- **Your objective**: The data below is to be returned in full and exactly.

- **Dataset content**:
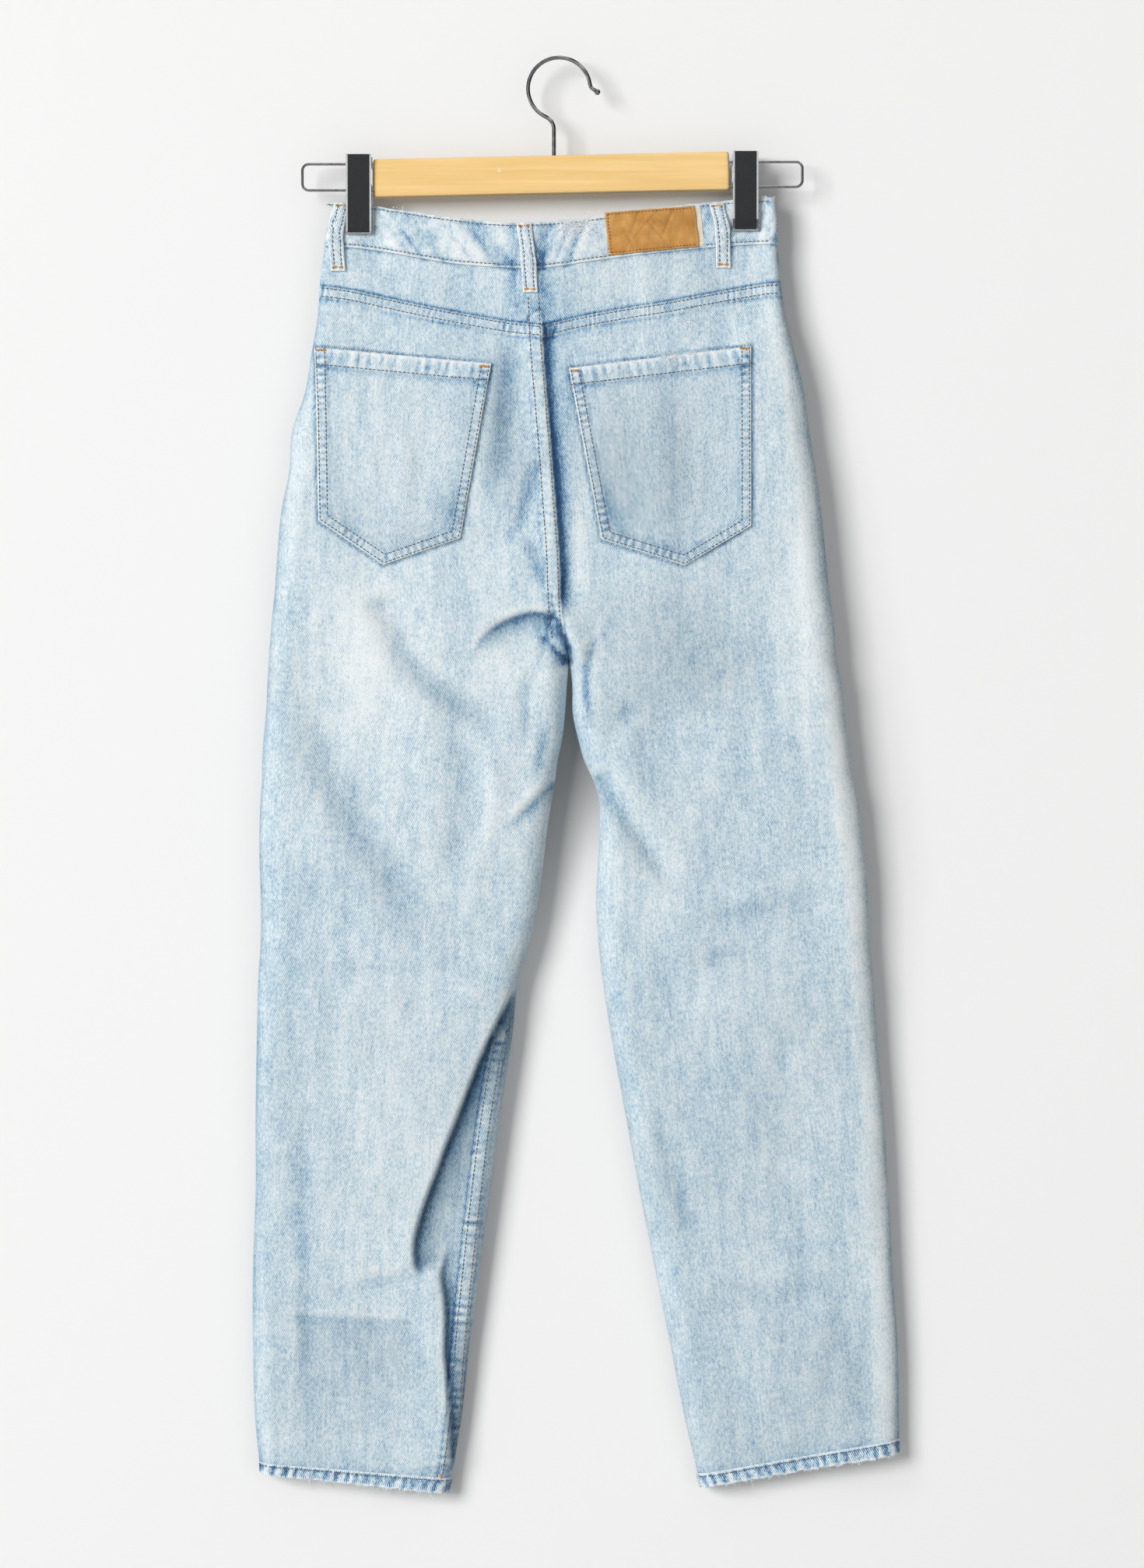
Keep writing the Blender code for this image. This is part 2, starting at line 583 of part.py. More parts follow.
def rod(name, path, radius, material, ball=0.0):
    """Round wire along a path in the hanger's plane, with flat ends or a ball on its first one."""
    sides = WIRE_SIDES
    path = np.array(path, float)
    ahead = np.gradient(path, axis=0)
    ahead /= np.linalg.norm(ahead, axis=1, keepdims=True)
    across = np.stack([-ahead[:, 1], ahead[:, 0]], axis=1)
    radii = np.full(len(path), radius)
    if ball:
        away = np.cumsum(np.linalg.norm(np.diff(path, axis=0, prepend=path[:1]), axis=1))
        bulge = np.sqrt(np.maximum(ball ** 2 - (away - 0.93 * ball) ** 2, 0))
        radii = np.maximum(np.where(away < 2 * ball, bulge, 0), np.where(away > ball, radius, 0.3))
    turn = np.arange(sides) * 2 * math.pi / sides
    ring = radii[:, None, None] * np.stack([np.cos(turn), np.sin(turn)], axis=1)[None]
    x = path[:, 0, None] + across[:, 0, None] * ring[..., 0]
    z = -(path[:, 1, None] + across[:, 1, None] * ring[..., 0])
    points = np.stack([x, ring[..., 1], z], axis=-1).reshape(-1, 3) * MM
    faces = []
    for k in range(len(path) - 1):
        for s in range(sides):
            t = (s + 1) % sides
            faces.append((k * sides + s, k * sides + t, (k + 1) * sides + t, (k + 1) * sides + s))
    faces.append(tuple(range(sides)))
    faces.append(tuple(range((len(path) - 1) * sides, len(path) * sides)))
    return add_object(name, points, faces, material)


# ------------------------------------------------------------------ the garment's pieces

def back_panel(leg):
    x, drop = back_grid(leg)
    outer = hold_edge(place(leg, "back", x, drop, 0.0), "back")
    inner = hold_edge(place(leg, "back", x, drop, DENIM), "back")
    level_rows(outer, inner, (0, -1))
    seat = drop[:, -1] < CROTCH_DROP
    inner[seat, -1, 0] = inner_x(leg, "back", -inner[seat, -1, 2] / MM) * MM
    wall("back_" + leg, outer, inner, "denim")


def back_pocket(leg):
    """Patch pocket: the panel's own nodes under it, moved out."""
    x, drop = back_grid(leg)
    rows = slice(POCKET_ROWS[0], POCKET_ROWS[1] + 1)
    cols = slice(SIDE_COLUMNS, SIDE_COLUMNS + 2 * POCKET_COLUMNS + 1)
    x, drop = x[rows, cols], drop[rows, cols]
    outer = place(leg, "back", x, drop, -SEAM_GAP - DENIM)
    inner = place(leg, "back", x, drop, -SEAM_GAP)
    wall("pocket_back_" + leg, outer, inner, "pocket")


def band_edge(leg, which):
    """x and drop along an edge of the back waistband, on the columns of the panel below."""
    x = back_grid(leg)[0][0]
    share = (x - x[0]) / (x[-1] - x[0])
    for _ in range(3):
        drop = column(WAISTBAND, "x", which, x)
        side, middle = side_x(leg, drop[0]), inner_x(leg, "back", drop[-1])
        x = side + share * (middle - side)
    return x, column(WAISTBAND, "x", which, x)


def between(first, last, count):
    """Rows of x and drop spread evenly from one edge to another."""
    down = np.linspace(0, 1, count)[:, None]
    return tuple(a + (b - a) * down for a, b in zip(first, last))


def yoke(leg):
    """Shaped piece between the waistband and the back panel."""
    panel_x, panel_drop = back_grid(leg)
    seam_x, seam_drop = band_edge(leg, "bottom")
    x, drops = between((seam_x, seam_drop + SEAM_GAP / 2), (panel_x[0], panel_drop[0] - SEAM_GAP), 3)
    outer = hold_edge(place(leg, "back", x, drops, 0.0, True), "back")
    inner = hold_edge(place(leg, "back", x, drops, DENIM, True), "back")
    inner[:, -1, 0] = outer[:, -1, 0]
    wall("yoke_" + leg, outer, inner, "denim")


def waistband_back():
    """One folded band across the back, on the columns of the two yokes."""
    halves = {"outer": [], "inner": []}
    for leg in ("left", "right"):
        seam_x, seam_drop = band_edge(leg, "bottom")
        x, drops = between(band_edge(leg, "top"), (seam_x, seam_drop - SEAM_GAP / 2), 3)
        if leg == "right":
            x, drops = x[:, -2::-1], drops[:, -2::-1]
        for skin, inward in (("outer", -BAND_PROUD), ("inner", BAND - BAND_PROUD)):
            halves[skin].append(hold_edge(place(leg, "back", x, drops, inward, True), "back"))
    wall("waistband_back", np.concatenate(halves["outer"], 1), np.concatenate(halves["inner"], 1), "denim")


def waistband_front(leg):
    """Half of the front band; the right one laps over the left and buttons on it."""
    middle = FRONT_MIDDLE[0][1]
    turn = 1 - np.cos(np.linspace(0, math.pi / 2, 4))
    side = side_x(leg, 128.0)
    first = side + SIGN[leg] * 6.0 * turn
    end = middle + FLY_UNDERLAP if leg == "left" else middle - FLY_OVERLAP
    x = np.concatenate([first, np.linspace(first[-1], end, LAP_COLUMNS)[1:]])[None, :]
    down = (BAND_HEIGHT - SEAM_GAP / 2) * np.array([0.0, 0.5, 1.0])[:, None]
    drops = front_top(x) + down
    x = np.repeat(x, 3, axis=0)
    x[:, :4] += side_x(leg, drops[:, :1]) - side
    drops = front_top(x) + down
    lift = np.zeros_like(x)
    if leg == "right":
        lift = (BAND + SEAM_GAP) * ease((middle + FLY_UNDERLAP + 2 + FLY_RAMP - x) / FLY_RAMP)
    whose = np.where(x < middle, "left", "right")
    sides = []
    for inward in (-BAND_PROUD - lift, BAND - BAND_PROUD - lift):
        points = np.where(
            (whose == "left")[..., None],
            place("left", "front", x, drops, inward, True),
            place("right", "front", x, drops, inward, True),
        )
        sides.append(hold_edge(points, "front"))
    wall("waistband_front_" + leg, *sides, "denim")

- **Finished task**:
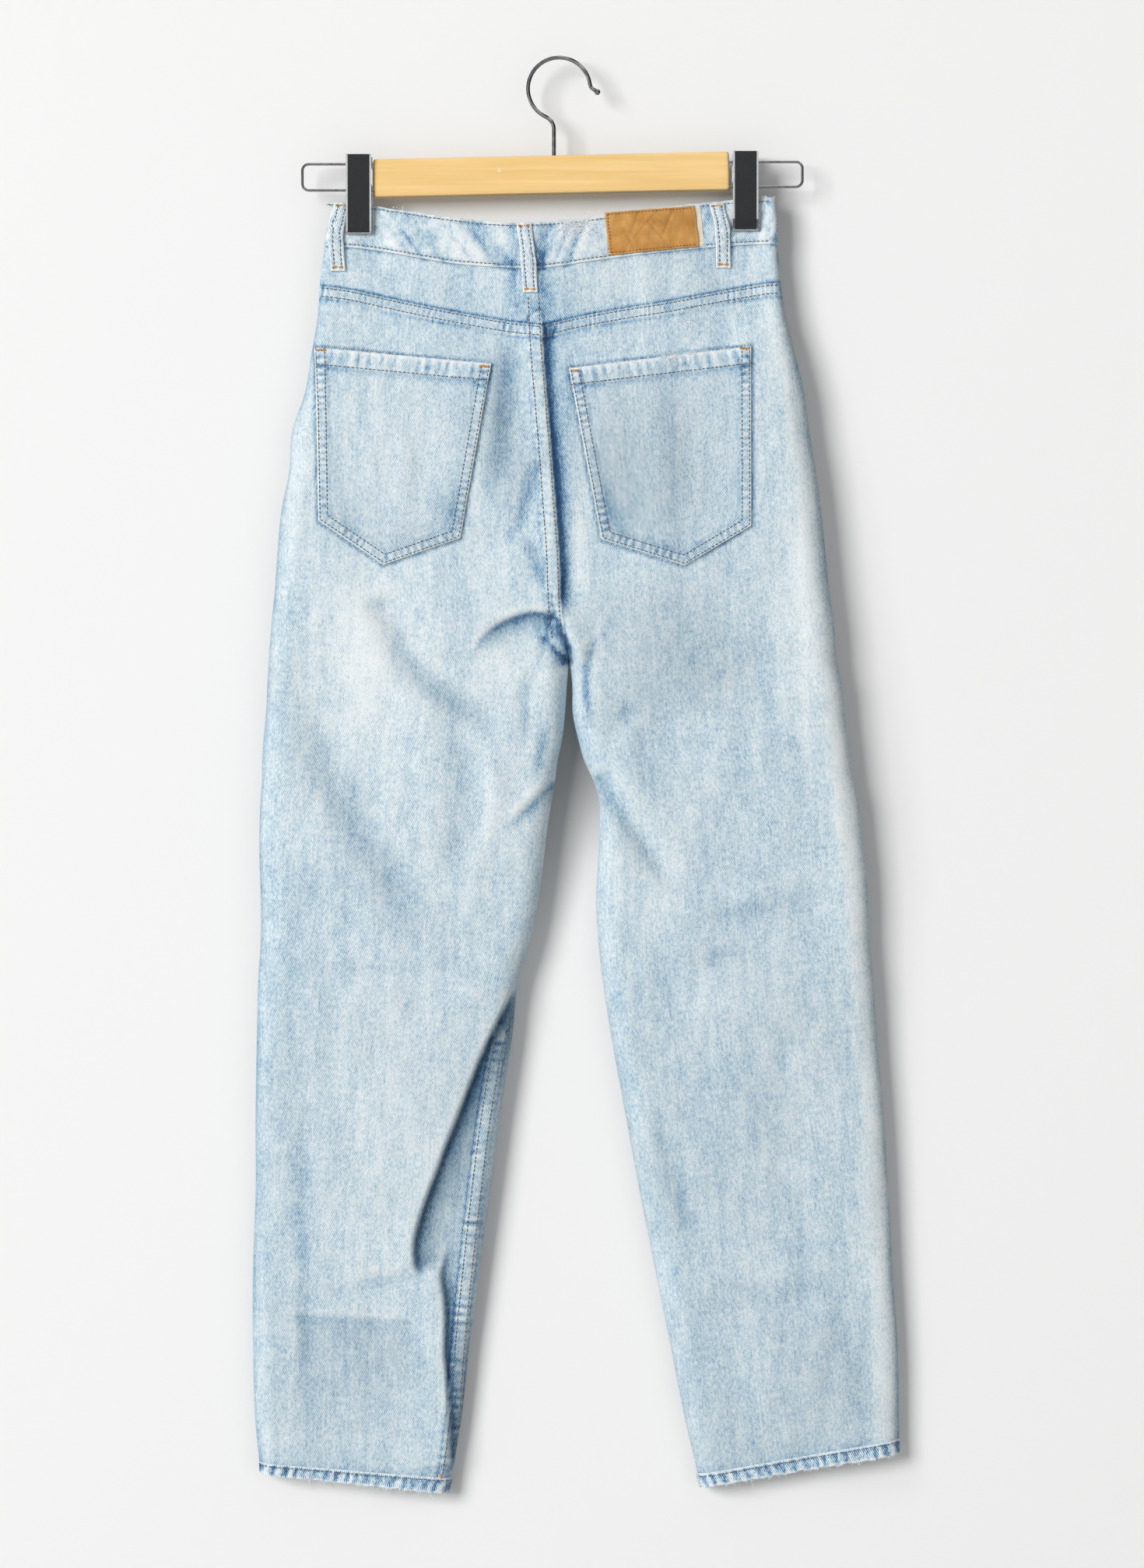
Keep writing the Blender code for this image. This is part 2, starting at line 583 of part.py. More parts follow.
def rod(name, path, radius, material, ball=0.0):
    """Round wire along a path in the hanger's plane, with flat ends or a ball on its first one."""
    sides = WIRE_SIDES
    path = np.array(path, float)
    ahead = np.gradient(path, axis=0)
    ahead /= np.linalg.norm(ahead, axis=1, keepdims=True)
    across = np.stack([-ahead[:, 1], ahead[:, 0]], axis=1)
    radii = np.full(len(path), radius)
    if ball:
        away = np.cumsum(np.linalg.norm(np.diff(path, axis=0, prepend=path[:1]), axis=1))
        bulge = np.sqrt(np.maximum(ball ** 2 - (away - 0.93 * ball) ** 2, 0))
        radii = np.maximum(np.where(away < 2 * ball, bulge, 0), np.where(away > ball, radius, 0.3))
    turn = np.arange(sides) * 2 * math.pi / sides
    ring = radii[:, None, None] * np.stack([np.cos(turn), np.sin(turn)], axis=1)[None]
    x = path[:, 0, None] + across[:, 0, None] * ring[..., 0]
    z = -(path[:, 1, None] + across[:, 1, None] * ring[..., 0])
    points = np.stack([x, ring[..., 1], z], axis=-1).reshape(-1, 3) * MM
    faces = []
    for k in range(len(path) - 1):
        for s in range(sides):
            t = (s + 1) % sides
            faces.append((k * sides + s, k * sides + t, (k + 1) * sides + t, (k + 1) * sides + s))
    faces.append(tuple(range(sides)))
    faces.append(tuple(range((len(path) - 1) * sides, len(path) * sides)))
    return add_object(name, points, faces, material)


# ------------------------------------------------------------------ the garment's pieces

def back_panel(leg):
    x, drop = back_grid(leg)
    outer = hold_edge(place(leg, "back", x, drop, 0.0), "back")
    inner = hold_edge(place(leg, "back", x, drop, DENIM), "back")
    level_rows(outer, inner, (0, -1))
    seat = drop[:, -1] < CROTCH_DROP
    inner[seat, -1, 0] = inner_x(leg, "back", -inner[seat, -1, 2] / MM) * MM
    wall("back_" + leg, outer, inner, "denim")


def back_pocket(leg):
    """Patch pocket: the panel's own nodes under it, moved out."""
    x, drop = back_grid(leg)
    rows = slice(POCKET_ROWS[0], POCKET_ROWS[1] + 1)
    cols = slice(SIDE_COLUMNS, SIDE_COLUMNS + 2 * POCKET_COLUMNS + 1)
    x, drop = x[rows, cols], drop[rows, cols]
    outer = place(leg, "back", x, drop, -SEAM_GAP - DENIM)
    inner = place(leg, "back", x, drop, -SEAM_GAP)
    wall("pocket_back_" + leg, outer, inner, "pocket")


def band_edge(leg, which):
    """x and drop along an edge of the back waistband, on the columns of the panel below."""
    x = back_grid(leg)[0][0]
    share = (x - x[0]) / (x[-1] - x[0])
    for _ in range(3):
        drop = column(WAISTBAND, "x", which, x)
        side, middle = side_x(leg, drop[0]), inner_x(leg, "back", drop[-1])
        x = side + share * (middle - side)
    return x, column(WAISTBAND, "x", which, x)


def between(first, last, count):
    """Rows of x and drop spread evenly from one edge to another."""
    down = np.linspace(0, 1, count)[:, None]
    return tuple(a + (b - a) * down for a, b in zip(first, last))


def yoke(leg):
    """Shaped piece between the waistband and the back panel."""
    panel_x, panel_drop = back_grid(leg)
    seam_x, seam_drop = band_edge(leg, "bottom")
    x, drops = between((seam_x, seam_drop + SEAM_GAP / 2), (panel_x[0], panel_drop[0] - SEAM_GAP), 3)
    outer = hold_edge(place(leg, "back", x, drops, 0.0, True), "back")
    inner = hold_edge(place(leg, "back", x, drops, DENIM, True), "back")
    inner[:, -1, 0] = outer[:, -1, 0]
    wall("yoke_" + leg, outer, inner, "denim")


def waistband_back():
    """One folded band across the back, on the columns of the two yokes."""
    halves = {"outer": [], "inner": []}
    for leg in ("left", "right"):
        seam_x, seam_drop = band_edge(leg, "bottom")
        x, drops = between(band_edge(leg, "top"), (seam_x, seam_drop - SEAM_GAP / 2), 3)
        if leg == "right":
            x, drops = x[:, -2::-1], drops[:, -2::-1]
        for skin, inward in (("outer", -BAND_PROUD), ("inner", BAND - BAND_PROUD)):
            halves[skin].append(hold_edge(place(leg, "back", x, drops, inward, True), "back"))
    wall("waistband_back", np.concatenate(halves["outer"], 1), np.concatenate(halves["inner"], 1), "denim")


def waistband_front(leg):
    """Half of the front band; the right one laps over the left and buttons on it."""
    middle = FRONT_MIDDLE[0][1]
    turn = 1 - np.cos(np.linspace(0, math.pi / 2, 4))
    side = side_x(leg, 128.0)
    first = side + SIGN[leg] * 6.0 * turn
    end = middle + FLY_UNDERLAP if leg == "left" else middle - FLY_OVERLAP
    x = np.concatenate([first, np.linspace(first[-1], end, LAP_COLUMNS)[1:]])[None, :]
    down = (BAND_HEIGHT - SEAM_GAP / 2) * np.array([0.0, 0.5, 1.0])[:, None]
    drops = front_top(x) + down
    x = np.repeat(x, 3, axis=0)
    x[:, :4] += side_x(leg, drops[:, :1]) - side
    drops = front_top(x) + down
    lift = np.zeros_like(x)
    if leg == "right":
        lift = (BAND + SEAM_GAP) * ease((middle + FLY_UNDERLAP + 2 + FLY_RAMP - x) / FLY_RAMP)
    whose = np.where(x < middle, "left", "right")
    sides = []
    for inward in (-BAND_PROUD - lift, BAND - BAND_PROUD - lift):
        points = np.where(
            (whose == "left")[..., None],
            place("left", "front", x, drops, inward, True),
            place("right", "front", x, drops, inward, True),
        )
        sides.append(hold_edge(points, "front"))
    wall("waistband_front_" + leg, *sides, "denim")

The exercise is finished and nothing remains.